* Given task:
Quote, with no changes, the lines that run from the top of the material to the line with "const TUFT_HEIGHT = 5.6;", both included.

* Data block:
###
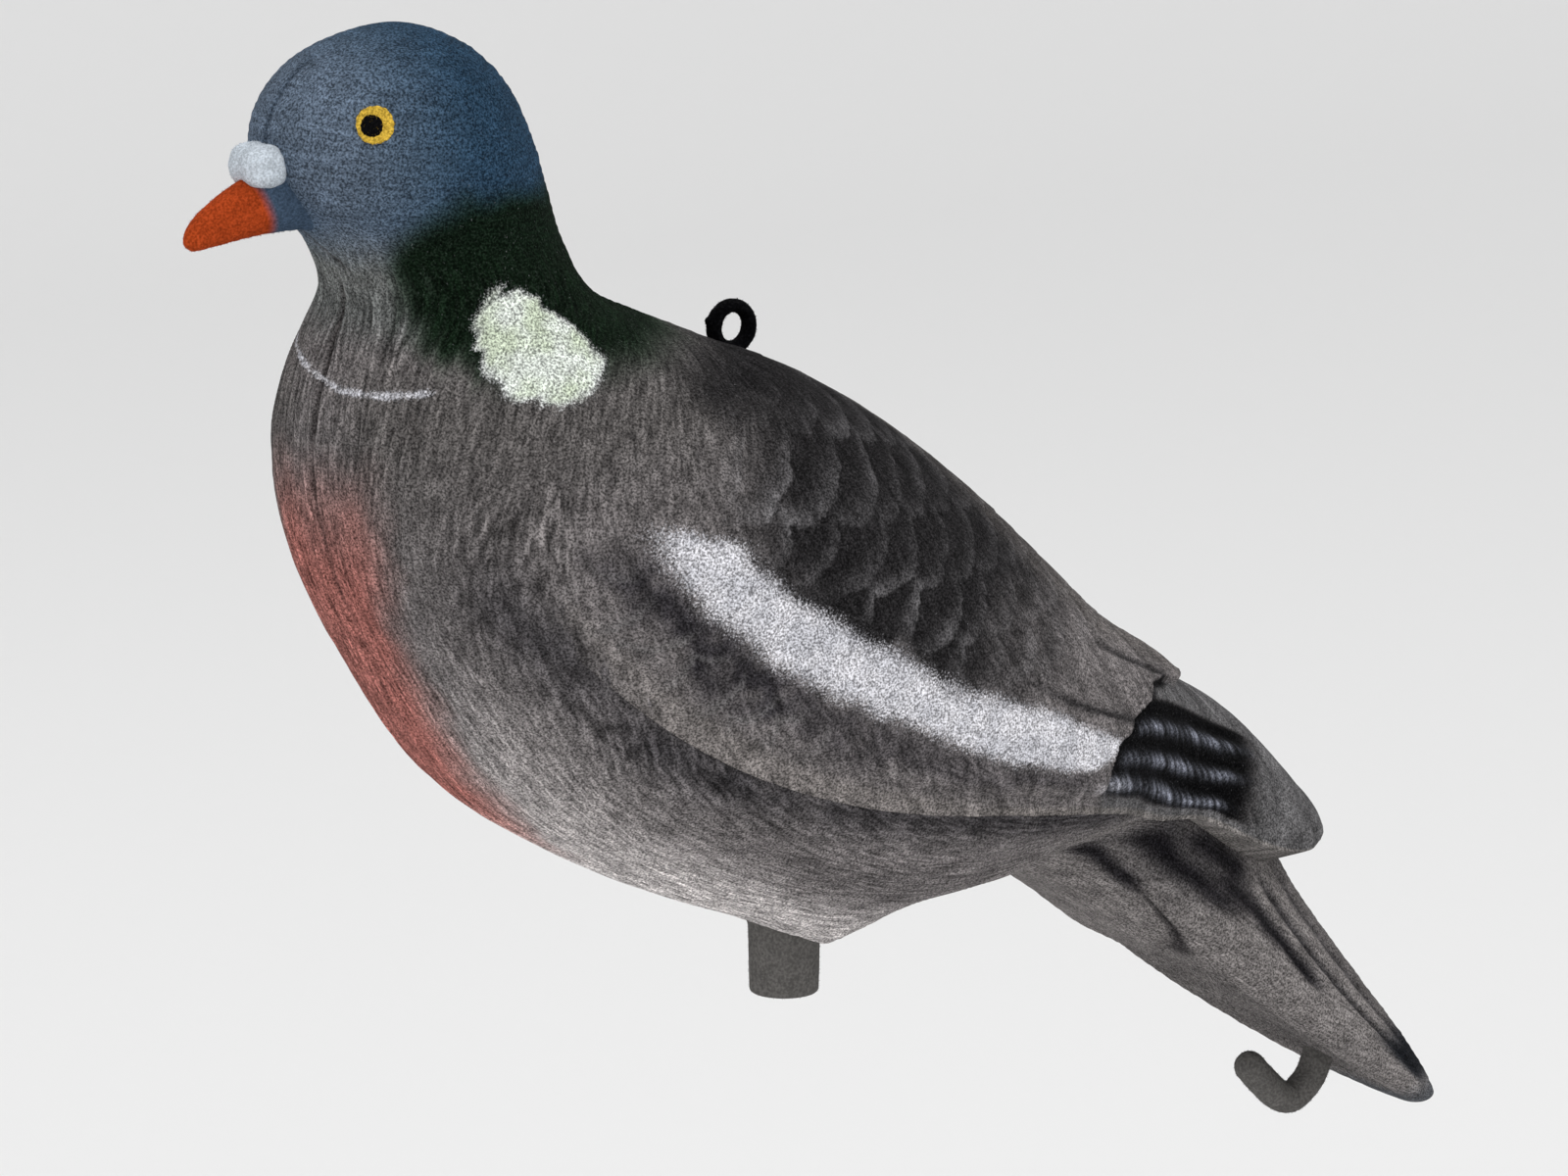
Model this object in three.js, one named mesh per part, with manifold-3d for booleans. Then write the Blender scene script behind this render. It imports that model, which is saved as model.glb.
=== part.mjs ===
// Wood pigeon decoy: a flocked plastic bird moulded in one piece, with a stake stub under the belly,
// a line ring on the back and a hook under the tail. Millimetres, +Z up, the head towards -X.
// The origin is at the middle of the stub's mouth, and the bird is symmetrical about the XZ plane.
import * as THREE from "three";
import { ParametricGeometry } from "three/addons/geometries/ParametricGeometry.js";
import { mergeVertices } from "three/addons/utils/BufferGeometryUtils.js";
import Module from "manifold-3d";

const wasm = await Module();
wasm.setup();

// Driving dimensions of the bird
const BIRD_LENGTH = 400; // beak tip to tail tip, in a straight line
const BODY_WIDTH = 120;
const HEAD_WIDTH = 51;
const WING_RELIEF = 4.2; // how far the folded wing stands off the flank at its middle
const TERTIAL_STEP = 2.2; // drop from the tertial feathers to the primaries
const PRIMARY_RIDGE = 0.7;
const TAIL_GROOVE = 0.8;
const COVERT_STEP = 1.4;
const TUFT_HEIGHT = 5.6;

// Driving dimensions of the fittings
const STUB_LENGTH = 18;
const STUB_DIAMETER = 15.8;
const STUB_TAPER = 0.4; // how much the mouth's radius is less than the root's
const STUB_ROUND = 0.8; // rounding of the mouth's outer edge
const SOCKET_DIAMETER = 10;
const SOCKET_DEPTH = 26;
const RING_OUTER = 11.9;
const RING_HOLE = 6;
const RING_THICKNESS = 4;
const HOOK_BAR = 7.2;
const HOOK_DROP = 9; // tail underside to the bar's middle at the bend
const HOOK_REACH = 19.5; // root to the middle of the free end

// Distances that sink one form into the next, so that they join
const WING_SINK = 2;
const FITTING_SINK = 1.4;
const STUB_SINK = 12;

// The free form is drawn for a bird of this length, above the point where the stub leaves the belly
const DRAWN_LENGTH = 400;
const DRAWN_RELIEF = 4.2;
const unit = BIRD_LENGTH / DRAWN_LENGTH;

// Body stations from crown to tail tip: the under line's x and z, the back line's x and z, the half
// width, how far the flanks droop, and the fullness of the section at the back and underneath.
const STATIONS = [
  [-97, 199.5, -97, 199.5, 0, 0, 1, 1], // crown
  [-113.5, 195, -82.8, 195.5, 0.275 * HEAD_WIDTH, 0, 1, 1], // brow
  [-123, 187.5, -73, 186.5, 0.43 * HEAD_WIDTH, 0, 1, 0.96], // forehead
  [-127, 177.5, -67, 174.5, 0.49 * HEAD_WIDTH, 0, 1, 0.94], // eye
  [-124, 166.5, -63.5, 163, 0.5 * HEAD_WIDTH, 0, 1, 0.94], // cheek
  [-114.5, 156, -60.2, 152.5, 0.5 * HEAD_WIDTH, 0, 1, 0.98], // chin
  [-109.2, 145, -54.4, 142.5, 0.242 * BODY_WIDTH, 0, 1, 0.92], // throat
  [-112, 135, -41.5, 136, 0.3 * BODY_WIDTH, 0, 0.97, 0.86], // neck
  [-115.5, 123.5, -26, 129.5, 0.367 * BODY_WIDTH, 0, 0.92, 0.86], // collar
  [-116.8, 109, -7, 120.5, 0.433 * BODY_WIDTH, 0, 0.88, 0.87], // shoulder
  [-112.8, 89, 13.5, 107.5, 0.483 * BODY_WIDTH, 0, 0.86, 0.87], // breast
  [-101.9, 66, 34, 91.5, 0.5 * BODY_WIDTH, 0, 0.86, 0.88], // keel
  [-82.5, 38, 53, 74, 0.496 * BODY_WIDTH, 0, 0.86, 0.9], // flank
  [-52, 17.5, 70.5, 58.5, 0.463 * BODY_WIDTH, 0, 0.88, 0.92], // belly
  [-18.5, 3.5, 88.5, 45.5, 0.396 * BODY_WIDTH, 0, 0.9, 0.95], // thigh
  [10, 2, 103.5, 32, 0.296 * BODY_WIDTH, 0, 0.95, 1.1], // vent
  [37, 8.6, 116.5, 18, 0.238 * BODY_WIDTH, 1, 1, 1.15], // rump
  [64, -0.6, 127.5, 2.5, 0.221 * BODY_WIDTH, 8, 1.05, 0.95], // tail root
  [91.5, -18.5, 139, -14.5, 0.208 * BODY_WIDTH, 10, 1.1, 0.86], // tail coverts
  [119, -36.8, 155.3, -34.7, 0.196 * BODY_WIDTH, 11.5, 1.1, 0.8], // middle of the tail
  [145.5, -54, 170.4, -53.2, 0.171 * BODY_WIDTH, 9, 1.05, 0.8], // lower tail
  [165.5, -66.8, 179.3, -65.6, 0.108 * BODY_WIDTH, 4, 1, 0.85], // tail end
  [178.2, -72.4, 182, -71.2, 0, 0, 1, 1], // tail tip
];
const TAIL_TIP = STATIONS.length - 1;
const HEAD_STATIONS = 9; // close together, so cut into fewer steps
const HEAD_STEPS = 2;
const BODY_STEPS = 3;
const BODY_SIDES = 44;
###
* Full solution:
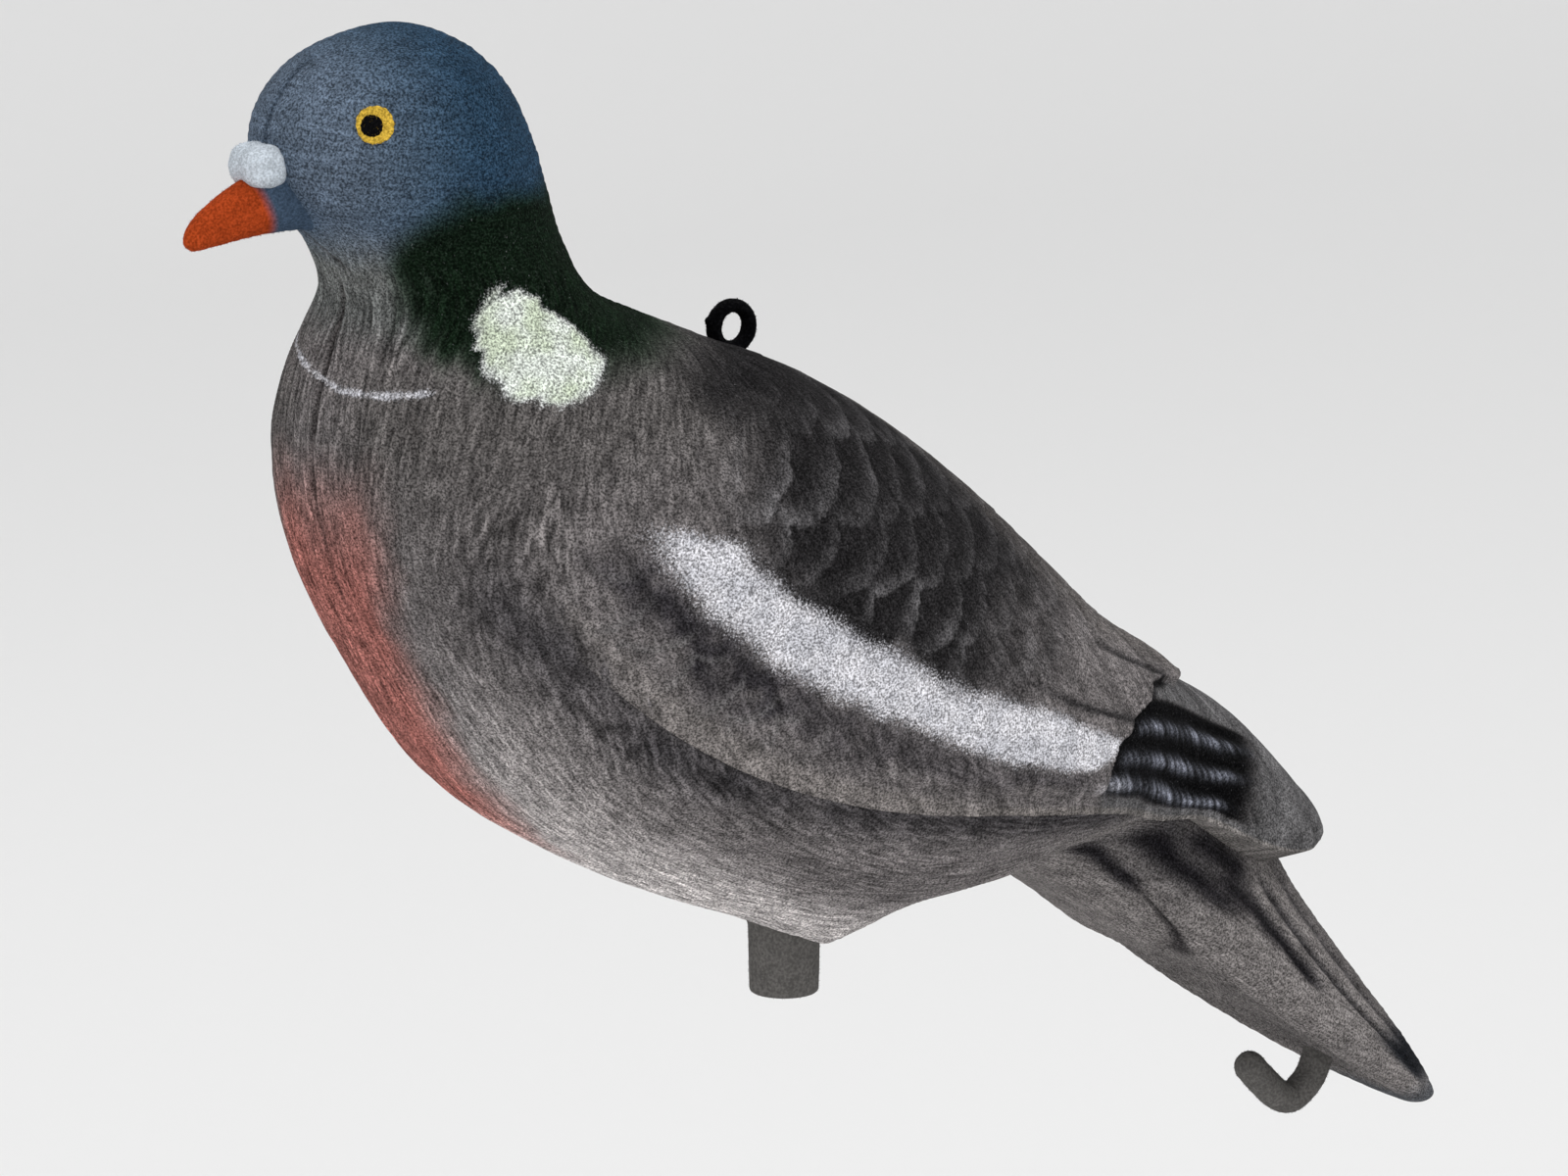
Model this object in three.js, one named mesh per part, with manifold-3d for booleans. Then write the Blender scene script behind this render. It imports that model, which is saved as model.glb.
=== part.mjs ===
// Wood pigeon decoy: a flocked plastic bird moulded in one piece, with a stake stub under the belly,
// a line ring on the back and a hook under the tail. Millimetres, +Z up, the head towards -X.
// The origin is at the middle of the stub's mouth, and the bird is symmetrical about the XZ plane.
import * as THREE from "three";
import { ParametricGeometry } from "three/addons/geometries/ParametricGeometry.js";
import { mergeVertices } from "three/addons/utils/BufferGeometryUtils.js";
import Module from "manifold-3d";

const wasm = await Module();
wasm.setup();

// Driving dimensions of the bird
const BIRD_LENGTH = 400; // beak tip to tail tip, in a straight line
const BODY_WIDTH = 120;
const HEAD_WIDTH = 51;
const WING_RELIEF = 4.2; // how far the folded wing stands off the flank at its middle
const TERTIAL_STEP = 2.2; // drop from the tertial feathers to the primaries
const PRIMARY_RIDGE = 0.7;
const TAIL_GROOVE = 0.8;
const COVERT_STEP = 1.4;
const TUFT_HEIGHT = 5.6;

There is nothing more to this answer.